= Chung Tao Yang =

Chinese-American mathematician

Chung Tao Yang, or Chung-Tao Yang, Yang Zhongdao (楊忠道 (杨忠道, Yáng Zhòngdào)) (May 4, 1923 – 2005), was a notable Chinese American topologist. He was an academician of the Academia Sinica and served as the chair of the Department of Mathematics, University of Pennsylvania.

==Life==

Born in Pingyang County, Wenzhou, Zhejiang Province, he graduated from Wenzhou Middle School in 1942. He graduated from Zhejiang University in 1946 and his main academic advisor was Su Buqing. From 1946 to 1948 he was an assistant in the Department of Mathematics, Zhejiang University. From 1949 to 1950 he was a lecturer at National Taiwan University. During this time he was an assistant and later a researcher in the Institute of Mathematics, Academia Sinica.

Yang went to the United States and obtained his Ph.D. from Tulane University in 1952. From 1952 to 1954, he taught at the University of Illinois, and from 1954 to 1956, he was a visiting member at the Institute for Advanced Study, where he began a lifelong collaboration with Deane Montgomery. In 1956 he became an assistant professor at the University of Pennsylvania. He was promoted to associate professor two years later and professor in 1961. He served as chair of the department from 1978 through 1983. He retired and became professor emeritus in 1991.

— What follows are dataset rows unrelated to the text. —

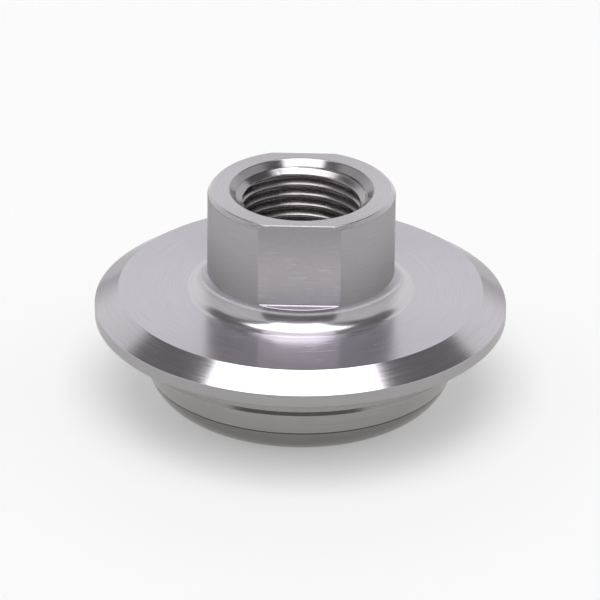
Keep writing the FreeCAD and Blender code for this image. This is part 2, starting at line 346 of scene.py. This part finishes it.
class Builder:
    """Collects the vertices, faces and normals of the turned mesh."""

    def __init__(self):
        self.places = []
        self.faces = []
        self.normals = []
        self.finishes = []

    def point(self, place):
        """Add one vertex and give its number."""
        self.places.append(place)
        return len(self.places) - 1

    def ring(self, radius, height, flat=None, flat_height=None, flat_arc=None):
        """Add a ring of vertices, round or with two flats, and give their numbers."""
        # A round ring has its columns in line with those of the hub.
        place = flat or FLAT_PLACE * radius / HUB_RADIUS
        reach = math.sqrt(radius**2 - place**2)
        edge = math.acos(place / radius)
        gap = min(FLAT_BREAK, reach / 2)
        across = np.zeros(QUARTER + 1)
        across[:FLAT_COLUMNS] = np.linspace(0, reach - gap, FLAT_COLUMNS)
        turned = np.linspace(edge + gap / radius, math.pi / 2, QUARTER - FLAT_COLUMNS)
        across[FLAT_COLUMNS] = reach
        across[FLAT_COLUMNS + 1:] = radius * np.sin(turned)
        ahead = np.sqrt(np.maximum(radius**2 - across**2, 0))
        heights = np.full(COLUMNS, float(height))
        if flat_arc:
            ahead[:FLAT_COLUMNS] = np.sqrt(flat_arc**2 - across[:FLAT_COLUMNS] ** 2)
        elif flat:
            ahead[:FLAT_COLUMNS] = flat
        if flat_height is not None:
            lies_on = [abs(from_flat(column)) < FLAT_COLUMNS for column in range(COLUMNS)]
            heights[lies_on] = flat_height
        first = len(self.places)
        self.places += list(zip(*full_turn(across, ahead), heights))
        return list(range(first, first + COLUMNS))

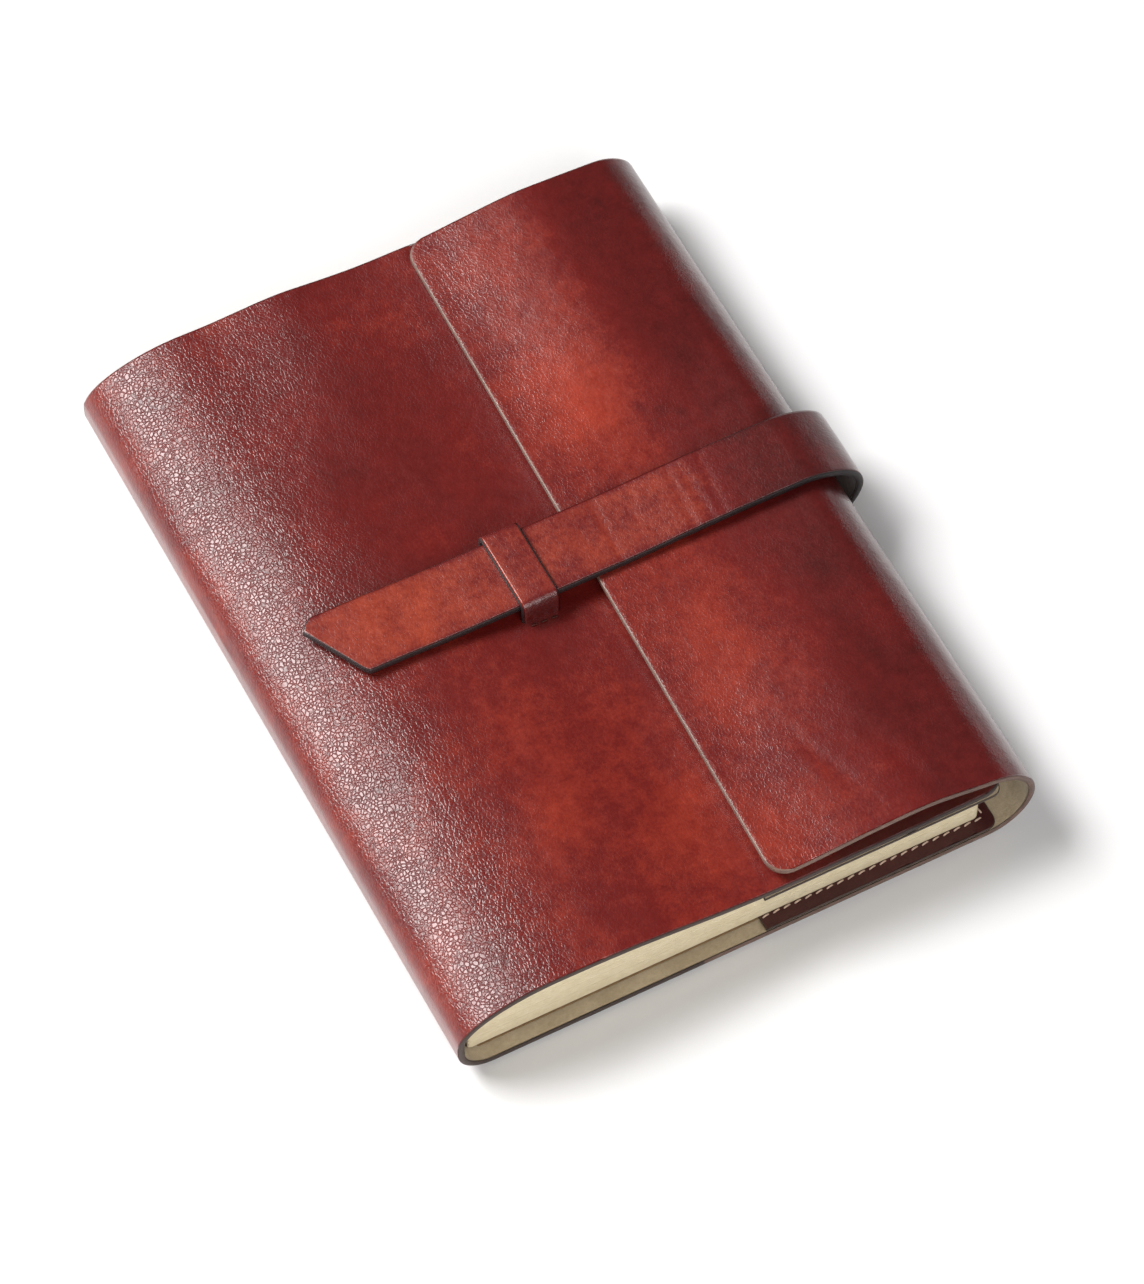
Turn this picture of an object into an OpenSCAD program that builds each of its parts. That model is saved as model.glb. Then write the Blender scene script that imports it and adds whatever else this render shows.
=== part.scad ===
// Refillable leather notebook cover: one wrapped hide with a fore-edge flap,
// a strap held by a keeper, two inner pockets and an A5 notebook inside.
// Lengths are in millimetres. Z is up, Y runs along the spine, X from the spine to the fore-edge.

/* [Notebook] */
// Width of the notebook's pages
page_w = 148; // [120:1:180]
// Height of the notebook's pages
page_h = 210; // [160:1:250]
// Thickness of the whole block of pages
block_t = 15; // [8:0.5:20]
// Radius of the pages' two outer corners
page_corner_r = 2; // [2:0.5:12]
// Distance the notebook is pushed down towards the cover's foot
page_shift = 1; // [0:0.25:1]
// Thickness of the notebook's card covers
card_t = 0.4; // [0.2:0.05:0.8]

/* [Leather] */
// Thickness of the main hide
leather_t = 1.8; // [1.2:0.1:2.4]
// Thickness of the pocket leather
pocket_t = 0.8; // [0.6:0.1:1.2]
// Length the cover stands past the pages at each end
end_room = 5.5; // [3:0.5:10]
// Distance from the pages to the outside of the fore-edge fold
fore_room = 13.2; // [12.5:0.1:20]
// Distance from the outside of the spine to the pages
spine_room = 4.8; // [4.4:0.1:8]
// Radius of the spine's two long bends
spine_r = 8; // [7:0.5:9.5]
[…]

Yang was elected in 1968 to the Academia Sinica. From 1992 to 2004 he was an advisor for the Institute of Mathematics, Academia Sinica.

==Research==

Yang's earliest research focused on finite projective geometry.

Yang worked mainly in differential topology (especially group actions on manifolds) and published numerous papers in this field, many in collaboration with Deane Montgomery.

His best known work was on the Blaschke conjecture. His theorem, combined with the results of others, established the conjecture for spheres.